One piece of good news is that the several methods of measuring the relative distances to galaxies now mostly seem to be consistent with each other (Jacoby et al. 1992; Fukugita, Hogan, & Peebles 1993). These methods use either (a) ``standard candles'' or (b) empirical relations between two measurable properties of a galaxy, one distance-independent and the other distance-dependent. (a) The old favorite standard candle is Type Ia supernovae; a new one is the apparent maximum luminosity of planetary nebulae (Jacoby et al. 1992). Sandage et al. (1996) and others (van den Bergh 1995, Branch et al. 1996, cf. Schaefer 1996) get low values of h approx 0.55 from HST Cepheid distances to SN Ia host galaxies, including the seven SNe Ia with what Sandage et al. characterize as well-observed maxima that lie in six galaxies for which HST Cepheid distances are now available. But taking account of an empirical relationship between the SN Ia light curve shape and maximum luminosity leads to higher h = 0.65 ± 0.06 (Riess, Press, & Kirshner 1996) or h = 0.63 ± 0.03 (Hamuy et al. 1996), although Tammann & Sandage (1995) disagree that the increase in h can be so large.

(b) The old favorite empirical relation used as a relative distance indicator is the Tully-Fisher relation between the rotation velocity and luminosity of spiral galaxies (and the related Faber-Jackson or Dn - sigma relation). A newer one is based on the decrease in the fluctuations in elliptical galaxy surface brightness on a given angular scale as comparable galaxies are seen at greater distances (Tonry 1991); a new SBF survey gives h = 0.81 ± 0.06 (Tonry et al. 1997).

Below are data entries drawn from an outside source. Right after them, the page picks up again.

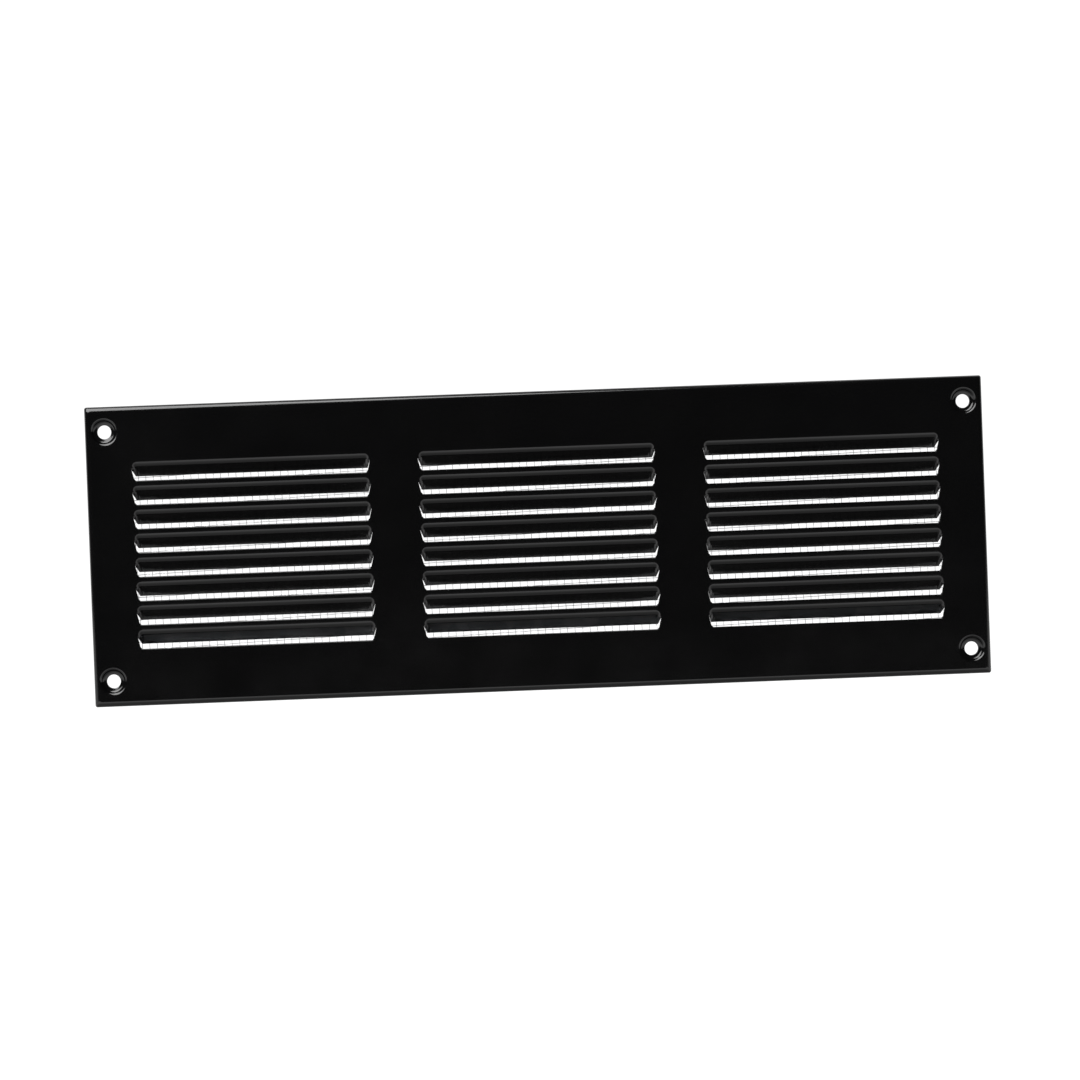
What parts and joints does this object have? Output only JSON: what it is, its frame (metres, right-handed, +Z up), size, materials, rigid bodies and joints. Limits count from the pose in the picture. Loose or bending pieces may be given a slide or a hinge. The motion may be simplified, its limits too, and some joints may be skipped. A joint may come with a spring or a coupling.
{
  "type": "louvred air grille",
  "caption": "Rectangular pressed-metal ventilation grille with banks of horizontal louvres, a folded rim, dimpled screw holes and a wire insect screen behind.",
  "frame": {"origin": "middle of the plane in which the back edge of the folded rim meets the wall", "axes": "+X along the grille's length, +Z up with the louvres opening downwards, the front faces -Y and +Y points into the wall"},
  "size_m": [0.3, 0.008, 0.1],
  "materials": {
    "black_enamel": "gloss black stoved enamel on pressed steel sheet",
    "zinc_wire": "bright galvanised wire",
    "zinc_strip": "galvanised steel strip with faint spangle"
  },
  "bodies": {
    "root": {"faceplate": "black_enamel", "screen_warp_wires": "zinc_wire", "screen_weft_wires": "zinc_wire", "retaining_strip_top": "zinc_strip", "retaining_strip_bottom": "zinc_strip", "retaining_strip_left": "zinc_strip", "retaining_strip_right": "zinc_strip"}
  },
  "joints": []
}
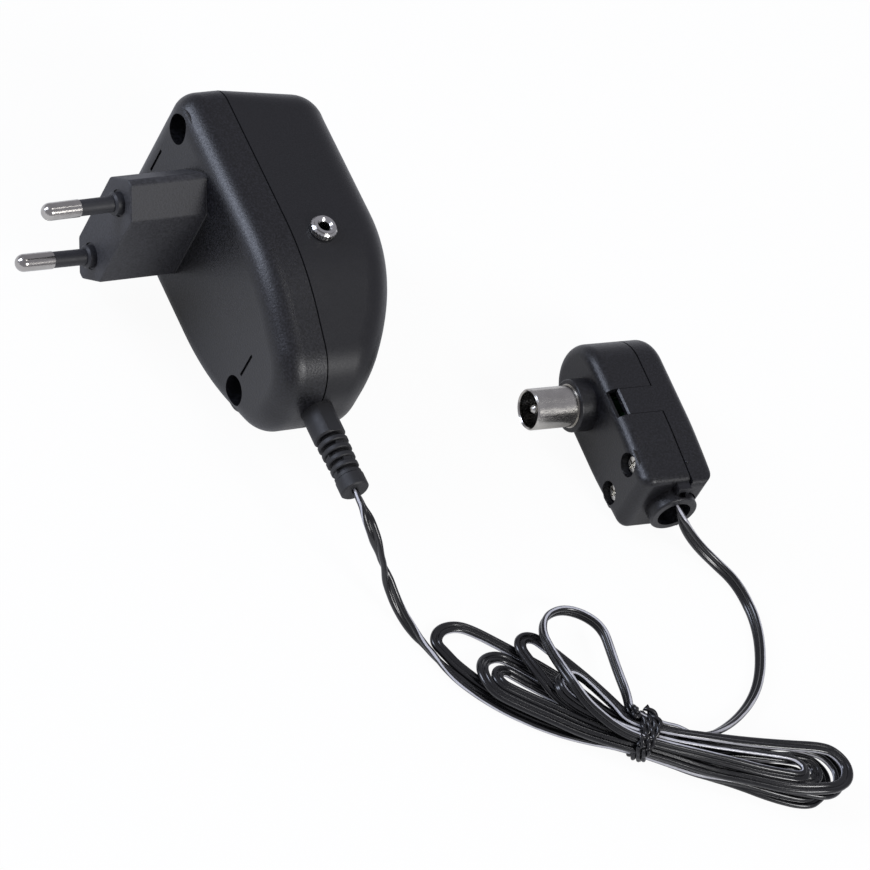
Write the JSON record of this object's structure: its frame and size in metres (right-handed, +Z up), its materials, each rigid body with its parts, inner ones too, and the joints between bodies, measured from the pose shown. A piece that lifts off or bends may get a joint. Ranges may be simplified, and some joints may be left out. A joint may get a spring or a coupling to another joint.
{
  "type": "plug-in power supply",
  "caption": "Plug-in mains power supply with a low voltage socket and a hank of twin flex to a side-entry coaxial aerial plug that feeds an aerial amplifier.",
  "frame": {"origin": "centre of the box around both housings on the surface they lie on, cord not counted", "axes": "+X from the mains pins towards the aerial plug, +Y away from the cord ends, +Z up"},
  "size_m": [0.1486, 0.1865, 0.0444],
  "materials": {
    "textured_black_plastic": "fine spark texture",
    "smooth_black_plastic": "satin",
    "plated_pin_metal": "nickel plated, lightly worn",
    "sleeve_plastic": "satin",
    "brass": "bright",
    "zinc_screw_steel": "zinc plated",
    "lamination_steel": "varnished sheet edges",
    "white_nylon": "satin",
    "enamelled_copper": "enamelled wire",
    "white_gloss_case": "gloss",
    "lead_insulation_red": "satin",
    "lead_insulation_blue": "satin",
    "lead_insulation_black": "satin",
    "board_laminate": "solder mask",
    "black_component_case": "moulded",
    "capacitor_sleeve": "shrunk sleeve",
    "socket_plastic": "moulded",
    "nickel": "bright nickel",
    "dull_nickel": "dull nickel, drawn",
    "tinned_plate": "tinned",
    "capacitor_disc": "dipped",
    "ferrite": "sintered",
    "flexible_black_vinyl": "satin",
    "flex_vinyl": "gloss, with one pale stripe",
    "tie_vinyl": "gloss"
  },
  "bodies": {
    "supply_and_plug": {"back_cover": "textured_black_plastic", "front_housing": "smooth_black_plastic", "mains_pins": "plated_pin_metal", "pin_sleeves": "sleeve_plastic", "pin_tabs": "brass", "housing_screws": "zinc_screw_steel", "transformer_core": "lamination_steel", "transformer_bobbin": "white_nylon", "bobbin_pins": "brass", "primary_winding": "enamelled_copper", "secondary_winding": "enamelled_copper", "thermal_fuse": "white_gloss_case", "primary_leads": "lead_insulation_red", "secondary_leads": "lead_insulation_blue", "circuit_board": "board_laminate", "rectifier_diodes": "black_component_case", "filter_capacitor": "capacitor_sleeve", "voltage_regulator": "black_component_case", "output_leads": "lead_insulation_red", "cord_leads": "lead_insulation_black", "jack_body": "socket_plastic", "jack_bushing": "nickel", "jack_nut": "nickel", "jack_contacts": "brass", "cord_strain_relief": "flexible_black_vinyl", "plug_front_shell": "textured_black_plastic", "coax_sleeve": "dull_nickel", "coax_insulator": "socket_plastic", "coax_pin": "nickel", "ground_plate": "tinned_plate", "plug_board": "board_laminate", "blocking_capacitor": "capacitor_disc", "feed_choke": "ferrite", "centre_terminal": "brass", "terminal_screw": "zinc_screw_steel", "clamp_screws": "zinc_screw_steel", "flex_anchor": "textured_black_plastic", "plug_leads": "lead_insulation_black", "cord_from_unit": "flex_vinyl", "cord_hank": "flex_vinyl", "cord_to_plug": "flex_vinyl", "twist_tie": "tie_vinyl"},
    "rear_cover": {"plug_rear_cover": "textured_black_plastic"},
    "cable_clamp": {"clamp_saddle": "zinc_screw_steel"}
  },
  "joints": [
    {"name": "rear_cover_lift_off", "type": "slide", "parent": "supply_and_plug", "child": "rear_cover", "axis": [0.999, -0.0436, 0], "range_m": [0, 0.025]},
    {"name": "cable_clamp_travel", "type": "slide", "parent": "supply_and_plug", "child": "cable_clamp", "axis": [0.999, -0.0436, 0], "range_m": [0, 0.0012]}
  ]
}
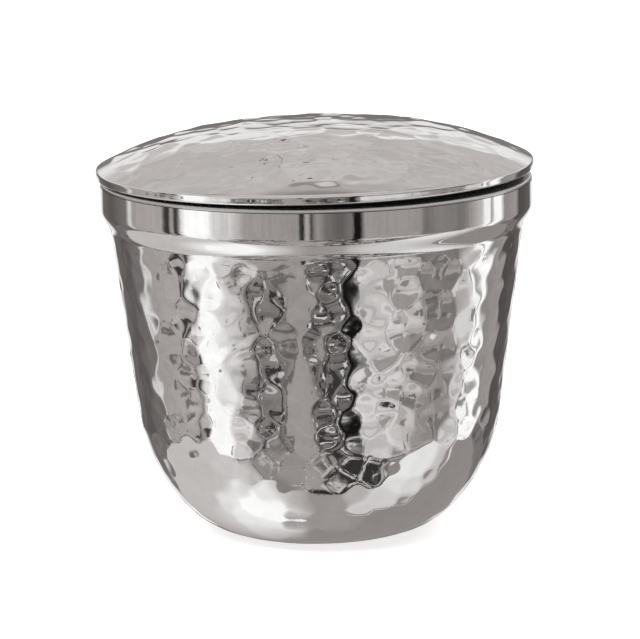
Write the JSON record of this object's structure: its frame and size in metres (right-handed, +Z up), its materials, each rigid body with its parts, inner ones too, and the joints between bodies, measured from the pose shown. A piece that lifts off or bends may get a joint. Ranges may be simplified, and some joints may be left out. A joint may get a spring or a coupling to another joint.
{
  "type": "ice bucket",
  "caption": "Round double-walled hammered steel ice bucket with a smooth collar, rounded base and a loose domed insulated lid that lifts straight off.",
  "frame": {"origin": "centre of the base, on the surface the bucket stands on", "axes": "+Z up along the bucket's own axis; the front faces -Y and +X is to the right, on the side where the lid lies a little higher"},
  "size_m": [0.2071, 0.2072, 0.1944],
  "materials": {
    "hammered_steel": "polished",
    "satin_steel": "satin",
    "foam": "matte",
    "black_silicone": "satin",
    "grey_silicone": "matte"
  },
  "bodies": {
    "bucket": {"outer_shell": "hammered_steel", "inner_liner": "satin_steel", "wall_insulation": "foam", "base_disc": "satin_steel", "base_plug": "grey_silicone", "foot_pad": "black_silicone"},
    "lid": {"lid_cover": "hammered_steel", "lid_pan": "satin_steel", "lid_insulation": "foam", "lid_gasket": "black_silicone"}
  },
  "joints": [
    {"name": "lid_lift", "type": "slide", "parent": "bucket", "child": "lid", "axis": [0, 0, 1], "range_m": [0, 0.2]}
  ]
}
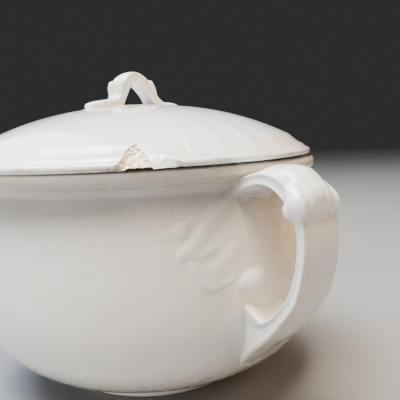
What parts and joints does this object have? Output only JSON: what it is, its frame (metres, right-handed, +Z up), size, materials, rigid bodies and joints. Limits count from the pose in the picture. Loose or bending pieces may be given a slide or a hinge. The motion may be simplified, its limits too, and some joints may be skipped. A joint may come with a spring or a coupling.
{
  "type": "lidded chamber pot",
  "caption": "Bellied glazed earthenware pot on a foot ring, with a strap handle on its side and a loose domed lid with a small arch handle.",
  "frame": {"origin": "on the table, under the middle of the whole object's box", "axes": "+Z up; +X from the bowl's axis through the strap handle; Y along the lid's arch handle"},
  "size_m": [0.2826, 0.2439, 0.2074],
  "materials": {
    "pot_glaze": "glossy white glaze, warm with age",
    "pot_handle_glaze": "glossy white glaze",
    "lid_glaze": "glossy white glaze, bare body in the chip",
    "lid_handle_glaze": "glossy white glaze with tan stains"
  },
  "bodies": {
    "pot": {"pot_body": "pot_glaze", "pot_handle": "pot_handle_glaze"},
    "lid": {"lid_dome": "lid_glaze", "lid_handle": "lid_handle_glaze"}
  },
  "joints": [
    {"name": "lid_lift", "type": "slide", "parent": "pot", "child": "lid", "axis": [0, 0, 1], "range_m": [0, 0.15]}
  ]
}
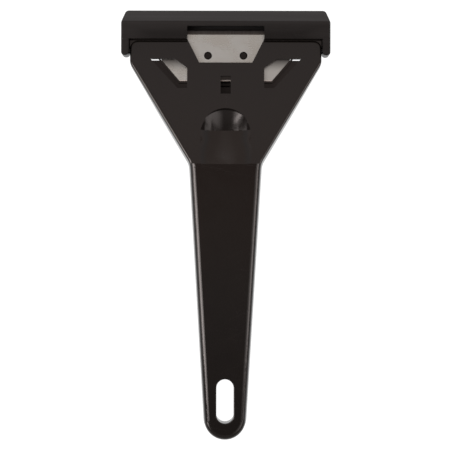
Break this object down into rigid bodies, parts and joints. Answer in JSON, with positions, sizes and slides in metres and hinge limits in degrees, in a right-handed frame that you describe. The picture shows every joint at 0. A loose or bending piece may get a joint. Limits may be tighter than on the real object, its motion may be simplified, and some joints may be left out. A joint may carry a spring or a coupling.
{
  "type": "plastic scraper",
  "caption": "Hand scraper with a broad triangular plastic head, a trapezoid steel blade, a push-on blade guard and a tapering handle with a hanging slot.",
  "frame": {"origin": "on the surface that the tool lies on, under the middle of its length and width", "axes": "+Y from the handle to the blade, +Z out of the front face, +X to the right seen from the front"},
  "size_m": [0.0786, 0.1624, 0.009],
  "materials": {
    "black_plastic": "glossy moulded black plastic with a warm cast",
    "guard_plastic": "satin moulded black plastic",
    "blade_steel": "fine ground carbon steel, light oil film"
  },
  "bodies": {
    "tool": {"handle_body": "black_plastic", "blade": "blade_steel"},
    "guard": {"blade_guard": "guard_plastic"},
    "catch": {"blade_catch": "black_plastic"}
  },
  "joints": [
    {"name": "guard_slide", "type": "slide", "parent": "tool", "child": "guard", "axis": [0, 1, 0], "range_m": [0, 0.03]},
    {"name": "catch_flex", "type": "hinge", "parent": "tool", "child": "catch", "pos_m": [0, 0.0485, 0.00385], "axis": [-1, 0, 0], "range_deg": [0, 4], "stiffness_Nm_per_rad": 0.6}
  ]
}
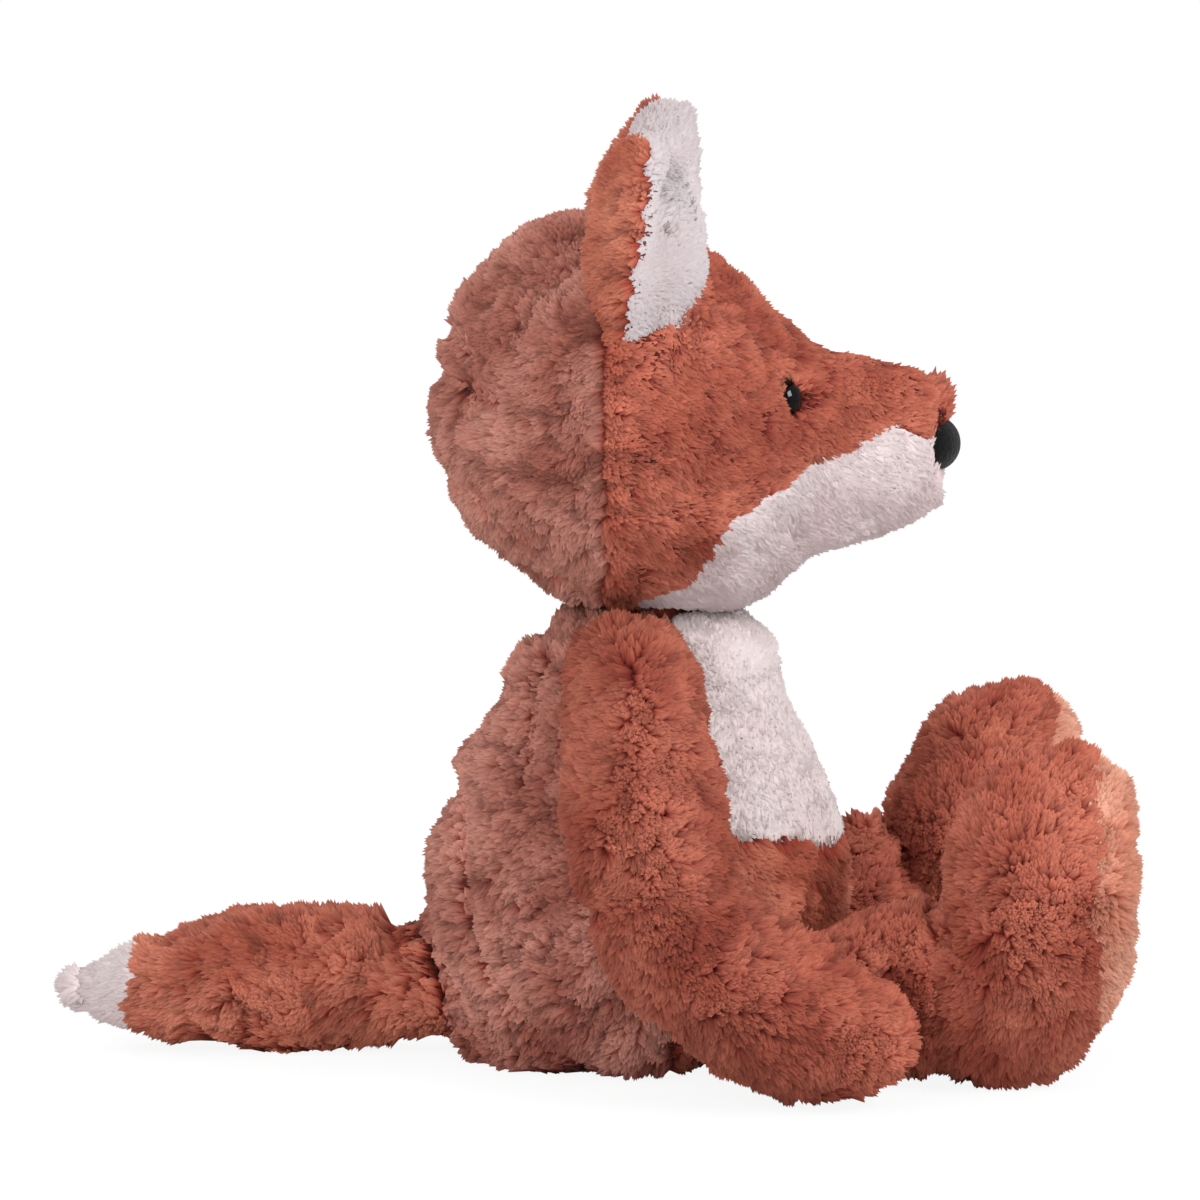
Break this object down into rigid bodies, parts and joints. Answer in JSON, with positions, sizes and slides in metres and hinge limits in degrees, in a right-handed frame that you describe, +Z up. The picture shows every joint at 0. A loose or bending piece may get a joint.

The ``mid-term'' value of the Hubble constant from the HST key project is h = 0.73 ± 0.10 (Freedman 1997). This is based on the standard distance to the LMC of 50 kpc (corresponding to a distance modulus of 18.50). But the preliminary results from the Hipparcos astrometric satellite suggest that the Cepheid distance scale must be recalibrated, and that the quoted distance to the LMC is too low by about 10% (Feast & Catchpole 1997, Feast & Whitelock 1997). An increase in the LMC distance of about 7% is also obtained using the preliminary Hipparcos recalibration of the zero point and metallicity dependence of the RR Lyrae distance scale (Gratton et al. 1997, Ried 1997; cf. Alcock et al. 1996b), thus removing a long-standing discrepancy. The implication is that the Hubble parameter determined by Cepheid calibrators must be decreased, by perhaps 10%. This applies to the HST key project, and it also applies to the SN Ia results for h, which are based on Cepheid distances; thus, forexample, the Hamuy et al. (1996) value would decrease to about h = 0.57, with a corresponding t0 = 11.4 Gyr for Omega = 1.